Fleischman currently resides in Tucson, Arizona, with his wife, Jennifer Eufemi.  In his free time, Fleischman can be found playing basketball, cycling, desert hiking, engaging in creative writing, and drinking coffee.  His interests include architecture, the Kansas City Chiefs, live theatre, and learning Italian.  Fleischman notes several things that he appreciates about the time he spent at NL, “starting with the positive influence on my life of my two closest high school friends, Todd Klick and Eric Wentling. Back then, you started at the high school building in 7th grade, so you had to grow up quick which was valuable. Getting to know your classmates over 6 years was interesting, it was like a family. Good, bad or in-between, we went through all those experiences together. Sports were such a big part of our lives, I remember the smell of cut grass during August soccer practices, the hardwood floors in November basketball practices, and of course the manure at our baseball “spring training.” This was also a “family,” travelling on the road to away games, going to Esther’s before a night game, skipping out of study hall to hit pitches in the batting cage.
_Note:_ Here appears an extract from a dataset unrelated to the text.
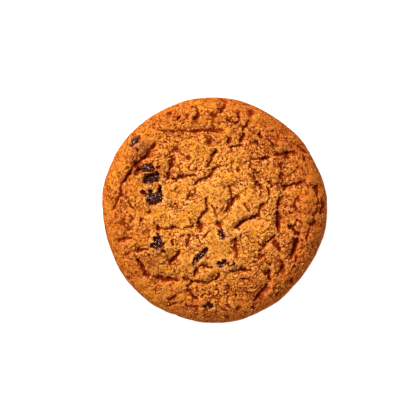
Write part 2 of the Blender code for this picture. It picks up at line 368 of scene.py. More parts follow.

Probably the thing I appreciate most about this was the incredible mentoring of Coach Ludwig. To this day, it’s hard to find better leadership. What an example he set for us! The teachers also treated us well and were interested in our well-being; it was a very friendly environment. Finally, we moved to Lebanon County from the city when I was in 5th grade. Though our family has scattered across the US after I graduated, we return every year for Christmas. Growing up in the country, among kind neighbors and beautiful nature, was such a big positive in our lives. I value this above all. And yes, I can still sing the Alma Mater, word for word.”
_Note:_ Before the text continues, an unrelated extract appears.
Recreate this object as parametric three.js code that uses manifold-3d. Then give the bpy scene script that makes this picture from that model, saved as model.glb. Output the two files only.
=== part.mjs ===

The following is Fleischman’s advice for current students: I teach students only a few years older than the students at NL so maybe some of what I tell them would be helpful. First of all, self-evaluation is important. Try to recognize what you are good at, but as importantly, what makes you happy. It might be working with your hands, working with your brains, being creative, raising a family. Don’t worry about what other people think is important, be your own person. Try to build a life around your strengths and what gives you satisfaction, both in your personal life and your career. If you can’t make a living at something you enjoy, find a way to make it part of the rest of your life. (I am an engineer, but one of my most satisfying accomplishments was helping coach a HS basketball team to the PA state quarterfinal!).  Make a plan to get where you want, but enjoy the journey. Take pride in what you do, and try to be honest, ethical and thoughtful of others.